The subscription process involves founders, numbering seven or more for a Public Limited Company, two or more for a Private Limited Company, and one for a One Person Company. Subscribers can include individuals, foreign citizens, minors (with a natural guardian), companies incorporated under the Companies Act, entities registered under the Society Registration Act, Limited Liability Partnerships, and corporate bodies incorporated under an Act of Parliament or State Legislature.

Particulars in the Memorandum of Association:

Rule 16 of the Companies Incorporation Rules, 2014 outlines the particulars of every subscriber to the memorandum filed with the Registrar:

  • Name and recent photograph attached and scanned with MOA and AOA.
  • Name of father/mother.
  • Nationality.
  • Date and place of birth.
  • Educational qualification, occupation, and PAN.
  • Permanent and current address, email, contact, and fax numbers.
  • Two identity proofs, including PAN.
  • Residential proof (not older than two months if a bill).
  • Nationality proof for foreign nationals.
  • Details of current directorship or promotion in another company.
  • For corporate bodies, corporate identity number, global location number (optional), name, registered address, email, and relevant resolutions.

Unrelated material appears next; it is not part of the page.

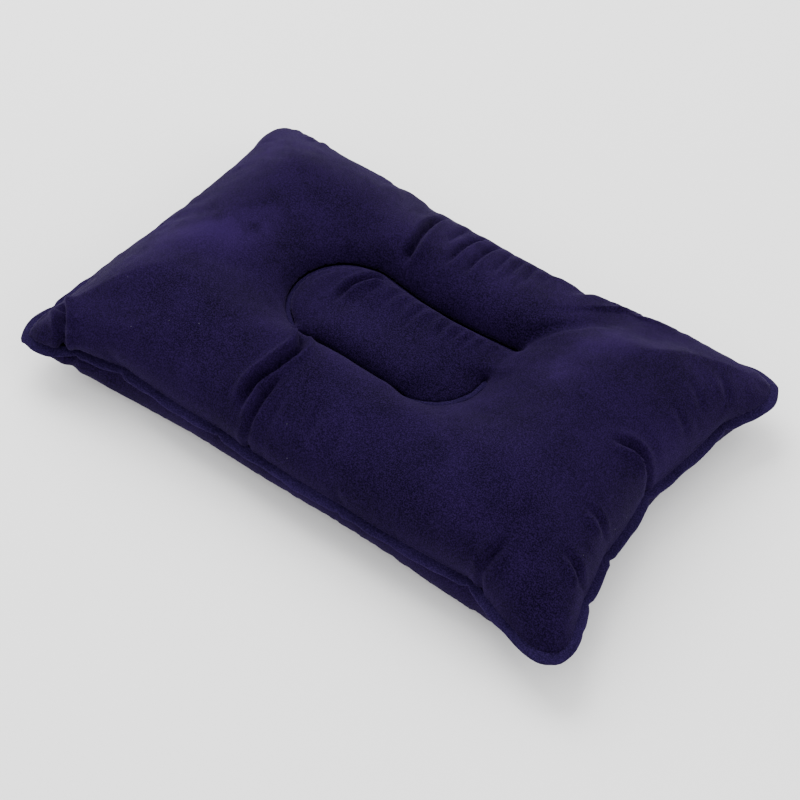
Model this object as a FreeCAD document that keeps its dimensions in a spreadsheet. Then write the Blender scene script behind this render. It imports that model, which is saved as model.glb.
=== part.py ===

In conclusion, the amendment of the Memorandum of Association involves diverse scenarios and intricate procedures, each demanding specific resolutions and compliance. Professional guidance is crucial to navigate this complex process successfully.

For the amendments discussed in the articles related to MOA, various forms and compliances need to be adhered to as per the regulations set by the Registrar of Companies (ROC) in India. Below are the ROC compliances and the corresponding forms for each scenario:

  1. Alteration of Company Name:
    • Form to be filed: INC-1
    • Compliance Steps:
      • Conduct a Board Meeting to propose and approve the name change.
      • File Form INC-1 with the ROC for approval of the new name.
      • Upon approval, convene an Extraordinary General Meeting (EGM) to pass a special resolution for the name change.
      • File the special resolution and notice of the EGM in Form MGT-14 within 30 days.
  2. Change of Registered Office (Inter-State):
    • Forms to be filed:
      • For Special Resolution: MGT-14
      • For Intimation of Change of Registered Office: INC-22
    • Compliance Steps:
      • Convene a Board Meeting to propose the change of the registered office.
      • Pass a special resolution in an EGM and file Form MGT-14.
      • File Form INC-22 within 30 days of the change, along with the required documents.
  3. Modification of Objects Clause:
    • Forms to be filed:
      • For Special Resolution: MGT-14
      • For Formulation and Adoption of New MOA: INC-15
    • Compliance Steps:
      • Convene a Board Meeting to propose the alteration in the objects clause.
      • Pass a special resolution in an EGM and file Form MGT-14.
      • Prepare a new MOA in accordance with the altered objects clause and file INC-15 within 30 days.
  4. Alteration of Liability Clause:
    • Form to be filed: MGT-14
    • Compliance Steps:
      • Convene a Board Meeting to propose the alteration in the liability clause.
      • Pass a special resolution in an EGM and file Form MGT-14.
  5. Changes to Capital Clause:
    • Form to be filed:
      • For Increase in Authorized Capital: SH-7
      • For Alteration of Capital Clause: MGT-14
    • Compliance Steps:
      • Convene a Board Meeting to propose the alteration in the capital clause.
      • Pass a special resolution in an EGM and file Form MGT-14.
      • For increasing authorized capital, file Form SH-7 with the ROC.
  6. Amendment of Authorized Capital:
    • Forms to be filed:
      • For Special Resolution: MGT-14
      • For Increase in Authorized Capital: SH-7
    • Compliance Steps:
      • Convene a Board Meeting to propose the increase in authorized capital.
      • Pass a special resolution in an EGM and file Form MGT-14.
      • File Form SH-7 for increasing the authorized capital.

These forms and compliances should be filed within the stipulated time frame as per the Companies Act, 2013, and the rules specified by the Ministry of Corporate Affairs (MCA) in India. It is advisable to seek professional assistance to ensure accurate filing and compliance with regulatory requirements.